From ensuring safe food, safe milk, and safe water to preventing the spread of infectious diseases, from providing emergency preparedness readiness, to promoting healthier, safer communities — these are all a part of the health care system in Mississippi that is called public health. A system that is in place as a first line of defense in protecting you and your community. It protects and benefits everyone.

That very system is in jeopardy in Mississippi because our Legislature failed to recognize the need for a basic public health infrastructure designed to protect us all from the spread of disease, to support us through natural and man-made disasters and to promote a healthier and thus wealthier Mississippi.

Our astute Legislature has cut another $4 million from an already underfunded and undervalued component of our health care system. A system that has already closed health department clinics and made many others part time, reduced service delivery capacity and sent home dedicated public health professionals across the state and left 90 local positions vacant and unfunded in an attempt to manage with reduced funds.

Some legislators may not have been aware of the budget maneuvering details and last-minute mistakes before their vote to further diminish the backbone of our fragile public health system by cutting the Department of Health’s budget by another 11 percent. Others knew and failed to act!

Whether intentional or not, the results of this budget process on public health funding will have negative consequences on all of our citizens and communities — a state with many of the worst health indicators in the country. Shameful!

To gain some perspective on public health funding in Mississippi, the non-partisan Trust for America’s Health produces a report that analyzes state funding support for public health. Their latest data for FY 2013-14 ranks Mississippi 47th in support.

Our state funding for that year was $36,739,194 or $12.28 per person. The average for our neighboring states (Alabama, Arkansas, Louisiana and Tennessee) was $30.65 per person. Louisiana received more than $71 million in state funding — twice that of Mississippi.

Also by comparison, the Department of Corrections receives more than $326 million in state funds ($112 per person) or nine times the amount of the Mississippi State Department of Health. Yet we need to cut the Department of Health’s budget by another $4 million or 11 percent while others are cut 3 percent or less. Go figure!

Every member of our medical community and every citizen should be outraged at this complacency toward public health in Mississippi.

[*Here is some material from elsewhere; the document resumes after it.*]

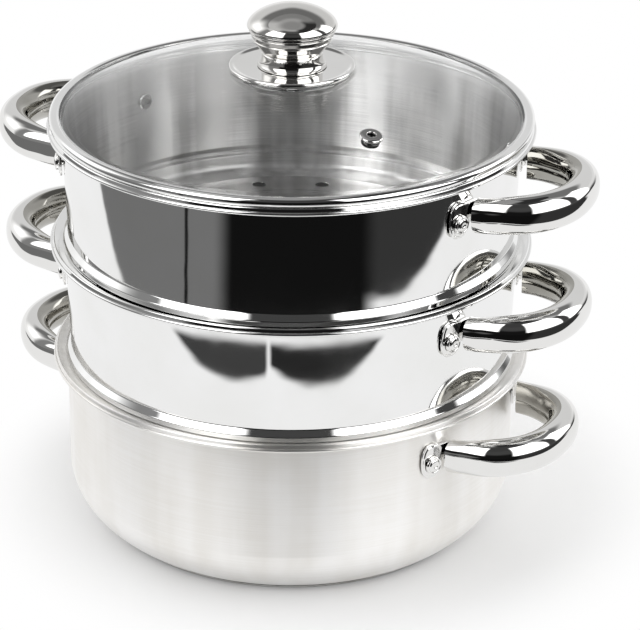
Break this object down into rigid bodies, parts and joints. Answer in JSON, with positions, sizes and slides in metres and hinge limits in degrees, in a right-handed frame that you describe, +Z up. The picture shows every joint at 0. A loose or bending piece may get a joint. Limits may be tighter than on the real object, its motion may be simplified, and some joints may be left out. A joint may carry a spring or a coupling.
{
  "type": "steamer pot",
  "caption": "Tiered stainless steel steamer pot: a deep pot with perforated tiers stacked in its rim, side loop handles and a domed glass lid with a steel knob.",
  "frame": {"origin": "on the surface that it stands on, under the middle of the pot", "axes": "+Z up; +X from the middle of the pot out through its right handle; +Y to the left of that, level"},
  "size_m": [0.3292, 0.254, 0.2853],
  "materials": {
    "satin_steel": "satin stainless steel with a fine horizontal brush",
    "polished_steel": "mirror polished stainless steel",
    "bright_handles": "bright mirror finish",
    "clear_glass": "clear tempered glass",
    "pale_rubber": "matt silicone"
  },
  "bodies": {
    "pot": {"pot_handle_right_tube": "bright_handles", "pot_handle_right_bracket_near": "bright_handles", "pot_handle_right_rivet_near": "bright_handles", "pot_handle_right_bracket_far": "bright_handles", "pot_handle_right_rivet_far": "bright_handles", "pot_handle_left_tube": "bright_handles", "pot_handle_left_bracket_near": "bright_handles", "pot_handle_left_rivet_near": "bright_handles", "pot_handle_left_bracket_far": "bright_handles", "pot_handle_left_rivet_far": "bright_handles", "pot_body": "satin_steel", "pot_base_disc": "satin_steel"},
    "steamer_lower": {"steamer_lower_handle_right_tube": "bright_handles", "steamer_lower_handle_right_bracket_near": "bright_handles", "steamer_lower_handle_right_rivet_near": "bright_handles", "steamer_lower_handle_right_bracket_far": "bright_handles", "steamer_lower_handle_right_rivet_far": "bright_handles", "steamer_lower_handle_left_tube": "bright_handles", "steamer_lower_handle_left_bracket_near": "bright_handles", "steamer_lower_handle_left_rivet_near": "bright_handles", "steamer_lower_handle_left_bracket_far": "bright_handles", "steamer_lower_handle_left_rivet_far": "bright_handles", "steamer_lower_body": "polished_steel"},
    "steamer_upper": {"steamer_upper_handle_right_tube": "bright_handles", "steamer_upper_handle_right_bracket_near": "bright_handles", "steamer_upper_handle_right_rivet_near": "bright_handles", "steamer_upper_handle_right_bracket_far": "bright_handles", "steamer_upper_handle_right_rivet_far": "bright_handles", "steamer_upper_handle_left_tube": "bright_handles", "steamer_upper_handle_left_bracket_near": "bright_handles", "steamer_upper_handle_left_rivet_near": "bright_handles", "steamer_upper_handle_left_bracket_far": "bright_handles", "steamer_upper_handle_left_rivet_far": "bright_handles", "steamer_upper_body": "polished_steel"},
    "lid": {"lid_glass": "clear_glass", "lid_rim_band": "polished_steel", "lid_vent_eyelet": "bright_handles", "lid_knob_disc": "bright_handles", "lid_knob_neck": "bright_handles", "lid_knob_cap": "bright_handles", "lid_knob_washer": "pale_rubber", "lid_knob_bolt": "polished_steel"}
  },
  "joints": [
    {"name": "steamer_lower_lift", "type": "slide", "parent": "pot", "child": "steamer_lower", "axis": [0, 0, 1], "range_m": [0, 0.08]},
    {"name": "steamer_upper_lift", "type": "slide", "parent": "steamer_lower", "child": "steamer_upper", "axis": [0, 0, 1], "range_m": [0, 0.08]},
    {"name": "lid_lift", "type": "slide", "parent": "steamer_upper", "child": "lid", "axis": [0, 0, 1], "range_m": [0, 0.08]}
  ]
}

The department is now placed in a situation of curtailing activities that will have consequential effects on protecting our citizens.

If you eat in restaurants, if you drink from public water systems, if you have your child in a licensed day care center, if you have a parent or aunt in a licensed nursing home, or if you want to protect yourself from the spread of disease, then you should be appalled by the impact this latest budget cut to the Department of Health will have.

Please join our public health professionals all across Mississippi by contacting your state representatives, the lieutenant governor and the governor to express your desire for immediate resolution to this public health funding crisis — to protect all Mississippians.